July 18, 2001




Willkie Farr & Gallagher
787 Seventh Avenue
New York, NY  10019-6099

	Re:	Smith Barney Sector Series Inc. -
 	Global Technology Fund and Technology Fund

Ladies and Gentlemen:

		We have acted as special Maryland counsel to Smith
Barney Sector Series Inc., a Maryland corporation (the
"Company"), in connection with the transactions contemplated by
the Company's Plan of Reorganization, dated as of July 18, 2001
(the "Plan").  These transactions include, among other things,
(i) the transfer of all of the assets and liabilities of the
Company's Global Technology Fund (the "Acquired Fund") to the
Company's Technology Fund (the "Acquiring Fund"); (ii) the
adoption of the implementing amendment to the Company's Charter
reclassifying all shares of the Acquired Fund as shares of the
corresponding classes of the Acquiring Fund (the "Charter
Amendment"); and (iii) the accomplishment of the reclassification
by the issuance of shares of the corresponding classes of the
Acquiring Fund (the "Shares") to stockholders of the Acquired
Fund.

		We have examined the Combined Proxy
Statement/Prospectus (the "Prospectus") included in the Company's
Registration Statement on Form N-14 with respect to the Plan,
substantially in the form in which it is going to become
effective (the "Registration Statement").  We have also examined
originals or certified copies of (i) the Charter and Bylaws of
the Company; (ii) the Plan and the Charter Amendment as approved
by the Board of Directors of the Company; and (iii) the
resolutions adopted by the Board of Directors of the Company on
July 18, 2001 with respect to the Plan and the Charter Amendment.
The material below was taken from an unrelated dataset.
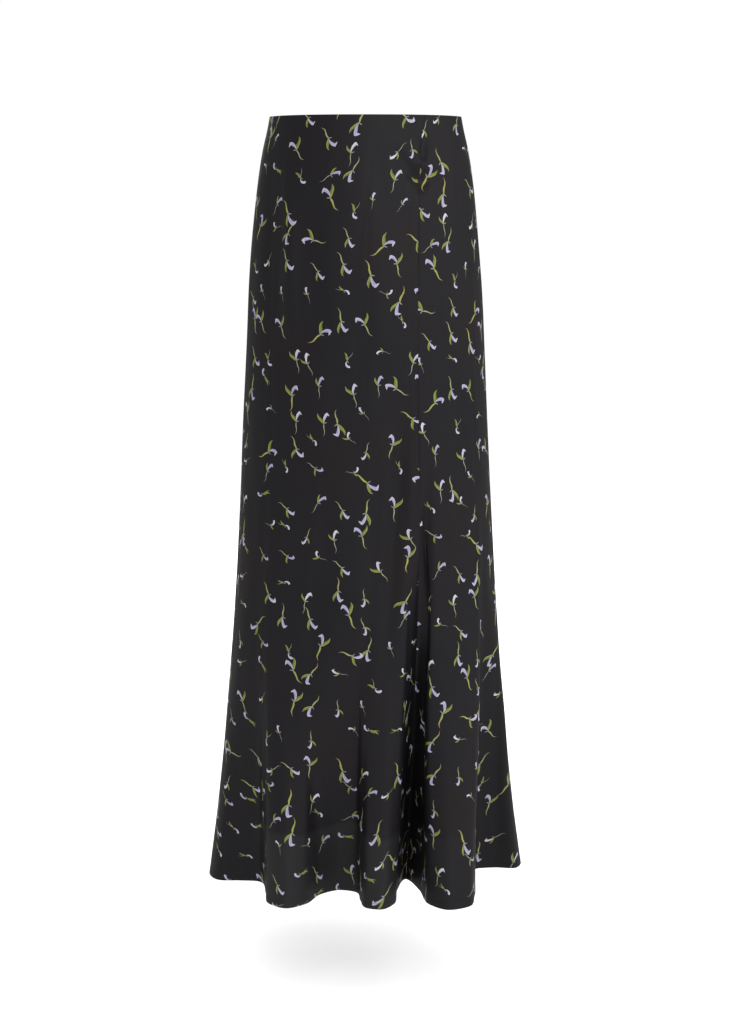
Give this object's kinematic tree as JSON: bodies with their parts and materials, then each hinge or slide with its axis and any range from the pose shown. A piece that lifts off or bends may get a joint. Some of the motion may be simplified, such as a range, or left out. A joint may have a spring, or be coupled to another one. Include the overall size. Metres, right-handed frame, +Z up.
{
  "type": "midi skirt",
  "caption": "Long slim skirt in printed satin, flaring into soft folds at the hem, with an off-centre front seam; hollow, in its worn shape.",
  "frame": {"origin": "middle of the waist opening, level with the top edge, where the wearer's waist holds the skirt", "axes": "+Z up, -Y the front, +X the wearer's left, where the front seam is"},
  "size_m": [0.3994, 0.3022, 0.9502],
  "materials": {
    "printed_satin": "near-black satin with a small scattered print of lilac petals and green leaves, soft sheen",
    "lining_cloth": "plain black lining, thin and smooth, slight sheen"
  },
  "bodies": {
    "root": {"front_panel": "printed_satin", "front_side_panel": "printed_satin", "back_panel": "printed_satin", "lining": "lining_cloth"}
  },
  "joints": []
}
		We have also examined and relied on a certificate
issued by the Maryland State Department of Assessments and
Taxation ("SDAT") to the effect that the Company is duly
incorporated and existing under the laws of the State of Maryland
and is in good standing as a corporation and duly authorized to
transact business in the State of Maryland.  With respect to
questions of fact material to the opinions set forth below, we
have relied, without independent inquiry, on certificates of
officers of the Company or of public officials.

Willkie Farr & Gallagher
July 18, 2001
Page 2


		In our examination, we have assumed (i) the
genuineness of all signatures on documents submitted to us for
review; (ii) the legal capacity of all natural persons who
executed any document submitted to us for review; (iii) the
authenticity of all documents submitted to us as originals; (iv)
the conformity to original documents of all documents submitted
to us as certified or photostatic copies and the authenticity of
the originals of such documents; and (v) that all certificates of
public officials on which we have relied have been duly and
properly given.

		Based on the foregoing and subject to the
qualifications set forth below, we are of the opinion that when
(i) the Charter Amendment has been approved by the stockholders
of the Acquired Fund and accepted for record by SDAT, and (ii)
the Shares have been issued pursuant to the Charter Amendment and
as contemplated in the Prospectus, the Shares will be duly
authorized, validly issued, fully paid and non-assessable.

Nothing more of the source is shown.